What will it turn out to be?
I'm of two minds here. I'm thrilled for Wilson that he feels strong enough to finish the meisterwerk. I agree with Jules Siegel that this represents Wilson realizing his dream. And perhaps that's enough, all it needs to be.
But I also worry, as does Turrentine, that maybe it would be best to leave "Smile" in the vaults, unfinished like that famous portrait of George Washington. It certainly cannot be what it would have been--it would have altered the direction music took in the fruitful 1960s, might have rendered the Beatles' "Sgt. Pepper" to second-tier status. That kind of impact is impossible now.
And it is true that, while Wilson has recovered enough to function in the world and even to make nice music, nothing he has recorded since 1971's anguished "'Til I Die" has fully tapped his creative powers. His illness leaves him apparently wary of laying bare his passions musically the way he did in his finest music--and it is evident even in its fragmentary state that "Smile" was all about passion.

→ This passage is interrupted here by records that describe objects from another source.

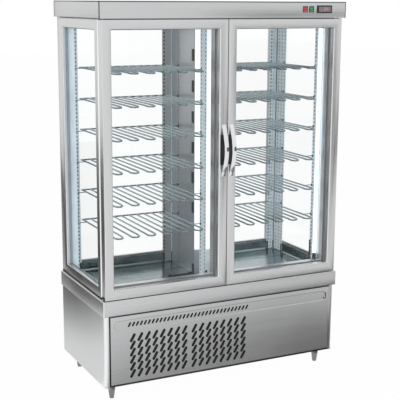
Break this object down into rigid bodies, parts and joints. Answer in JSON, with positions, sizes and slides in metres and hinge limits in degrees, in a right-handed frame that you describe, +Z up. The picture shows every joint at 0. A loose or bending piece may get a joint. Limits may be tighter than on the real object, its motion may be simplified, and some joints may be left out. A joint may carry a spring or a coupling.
{
  "type": "glass display cabinet",
  "caption": "Free-standing refrigerated display cabinet, glazed on all sides, with hinged front doors, wire shelves and a vented machine base.",
  "frame": {"origin": "on the floor under the middle of the bounding box", "axes": "+Z up, -Y towards the doors, +X to the right for someone who faces the doors"},
  "size_m": [1.32, 0.666, 1.894],
  "materials": {
    "brushed_steel": "satin, fine brushed grain",
    "anodised_frame": "satin anodised",
    "polished_steel": "polished, almost a mirror",
    "perforated_steel": "satin, perforated",
    "chrome": "bright",
    "glazing": "clear sealed units",
    "lamp_glass": "white diffusing tube",
    "black_rubber": "matte",
    "black_plastic": "satin",
    "red_plastic": "translucent gloss",
    "green_plastic": "translucent gloss",
    "black_enamel": "semi-gloss",
    "aluminium": "mill"
  },
  "bodies": {
    "cabinet": {"base_casing": "brushed_steel", "deck_band": "brushed_steel", "floor_tub": "polished_steel", "cable_gland": "black_plastic", "condenser": "aluminium", "fan_shroud": "black_enamel", "compressor": "black_enamel", "left_side_frame": "anodised_frame", "left_side_glass": "glazing", "right_side_frame": "anodised_frame", "right_side_glass": "glazing", "back_frame": "anodised_frame", "back_glass": "glazing", "front_frame": "anodised_frame", "back_left_post": "perforated_steel", "back_right_post": "perforated_steel", "front_left_post": "perforated_steel", "front_right_post": "perforated_steel", "centre_post": "perforated_steel", "air_duct": "perforated_steel", "evaporator": "aluminium", "left_shelf_1": "chrome", "left_shelf_2": "chrome", "left_shelf_3": "chrome", "left_shelf_4": "chrome", "left_shelf_5": "chrome", "left_shelf_6": "chrome", "right_shelf_1": "chrome", "right_shelf_2": "chrome", "right_shelf_3": "chrome", "right_shelf_4": "chrome", "right_shelf_5": "chrome", "right_shelf_6": "chrome", "left_lamp": "lamp_glass", "right_lamp": "lamp_glass", "left_lower_hinge_pin": "brushed_steel", "left_upper_hinge_pin": "brushed_steel", "right_lower_hinge_pin": "brushed_steel", "right_upper_hinge_pin": "brushed_steel", "top_cap": "brushed_steel", "cap_floor": "brushed_steel", "switch_body": "black_plastic", "temperature_controller": "black_plastic"},
    "left_door": {"left_door_frame": "anodised_frame", "left_door_glass": "glazing", "left_gasket": "black_rubber", "left_handle": "chrome"},
    "right_door": {"right_door_frame": "anodised_frame", "right_door_glass": "glazing", "right_gasket": "black_rubber", "right_handle": "chrome"},
    "service_panel": {"front_panel": "brushed_steel"},
    "red_switch": {"red_rocker": "red_plastic"},
    "green_switch": {"green_rocker": "green_plastic"},
    "condenser_fan_rotor": {"condenser_fan": "black_plastic"},
    "blower_rotor": {"blower_wheel": "aluminium"},
    "front_left_leg": {"front_left_foot": "brushed_steel"},
    "front_right_leg": {"front_right_foot": "brushed_steel"},
    "back_left_leg": {"back_left_foot": "brushed_steel"},
    "back_right_leg": {"back_right_foot": "brushed_steel"}
  },
  "joints": [
    {"name": "left_door_hinge", "type": "hinge", "parent": "cabinet", "child": "left_door", "pos_m": [-0.632, -0.277, 1.15], "axis": [0, 0, 1], "range_deg": [-105, 0]},
    {"name": "right_door_hinge", "type": "hinge", "parent": "cabinet", "child": "right_door", "pos_m": [0.632, -0.277, 1.15], "axis": [0, 0, 1], "range_deg": [0, 105]},
    {"name": "service_panel_hinge", "type": "hinge", "parent": "cabinet", "child": "service_panel", "pos_m": [-0.613, -0.283, 0.24], "axis": [0, 0, 1], "range_deg": [-100, 0]},
    {"name": "red_switch_tilt", "type": "hinge", "parent": "cabinet", "child": "red_switch", "pos_m": [0.421, -0.3025, 1.858], "axis": [1, 0, 0], "range_deg": [0, 14]},
    {"name": "green_switch_tilt", "type": "hinge", "parent": "cabinet", "child": "green_switch", "pos_m": [0.4565, -0.3025, 1.858], "axis": [1, 0, 0], "range_deg": [0, 14]},
    {"name": "condenser_fan_spin", "type": "hinge", "parent": "cabinet", "child": "condenser_fan_rotor", "pos_m": [-0.17, -0.1817, 0.1883], "axis": [0, 1, 0], "continuous": true},
    {"name": "blower_spin", "type": "hinge", "parent": "cabinet", "child": "blower_rotor", "pos_m": [0, 0.133, 0.56], "axis": [0, 1, 0], "continuous": true},
    {"name": "front_left_foot_turn", "type": "hinge", "parent": "cabinet", "child": "front_left_leg", "pos_m": [-0.61, -0.272, 0.03], "axis": [0, 0, 1], "continuous": true},
    {"name": "front_right_foot_turn", "type": "hinge", "parent": "cabinet", "child": "front_right_leg", "pos_m": [0.556, -0.272, 0.03], "axis": [0, 0, 1], "continuous": true},
    {"name": "back_left_foot_turn", "type": "hinge", "parent": "cabinet", "child": "back_left_leg", "pos_m": [-0.61, 0.193, 0.03], "axis": [0, 0, 1], "continuous": true},
    {"name": "back_right_foot_turn", "type": "hinge", "parent": "cabinet", "child": "back_right_leg", "pos_m": [0.556, 0.193, 0.03], "axis": [0, 0, 1], "continuous": true}
  ]
}
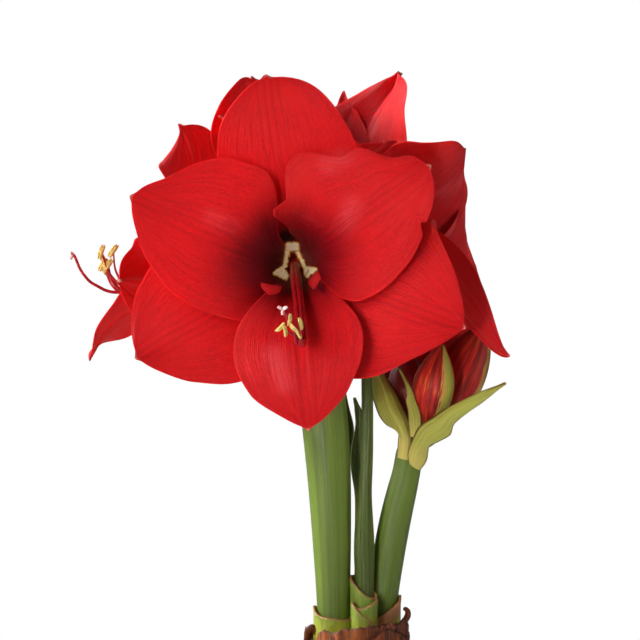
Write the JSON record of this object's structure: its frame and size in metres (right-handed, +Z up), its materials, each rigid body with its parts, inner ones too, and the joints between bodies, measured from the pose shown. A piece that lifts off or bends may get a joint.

Also, while critics often forgivingly chirp about Brian's still pristine vocal pipes, the fact is that he has lost many steps from what was once an angelic voice.

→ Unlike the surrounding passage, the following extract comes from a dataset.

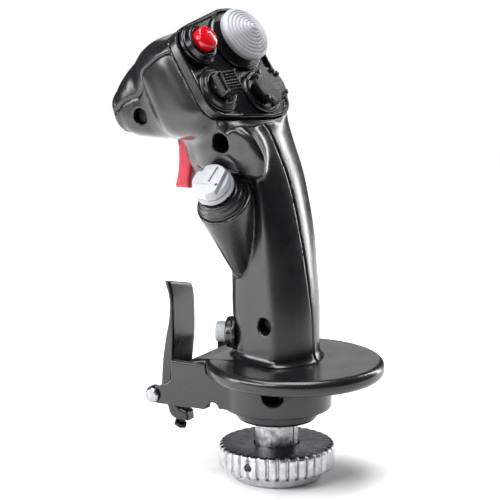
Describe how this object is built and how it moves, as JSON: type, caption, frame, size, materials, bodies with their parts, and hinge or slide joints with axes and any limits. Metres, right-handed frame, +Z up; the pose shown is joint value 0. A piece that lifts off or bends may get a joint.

But Wilson has commented intriguingly that he is bringing "Smile" out now because the time finally is right for that music. That's fascinating considering what "Smile" wanted to be--an album that would simultaneously encapsulate, satirize, glorify, mythologize and eulogize Americana--using the voices of the all-American band, the Beach Boys at the height of the Vietnam era.
Well, the Beach Boys are gone. But what if Wilson is right, and "Smile" really does make more sense in today's war-fatigued, polarized, riven America, where The American Dream is for so many such a distant memory that it can only be understood in terms of mythology?
And what if the more saddened, even more fragile voice that Brian Wilson now possesses in his 60s is even more appropriate to that fragile music than the gymnastic falsetto he possessed 37 years ago?
What if the time really is right for "Smile?" Wouldn't it be nice?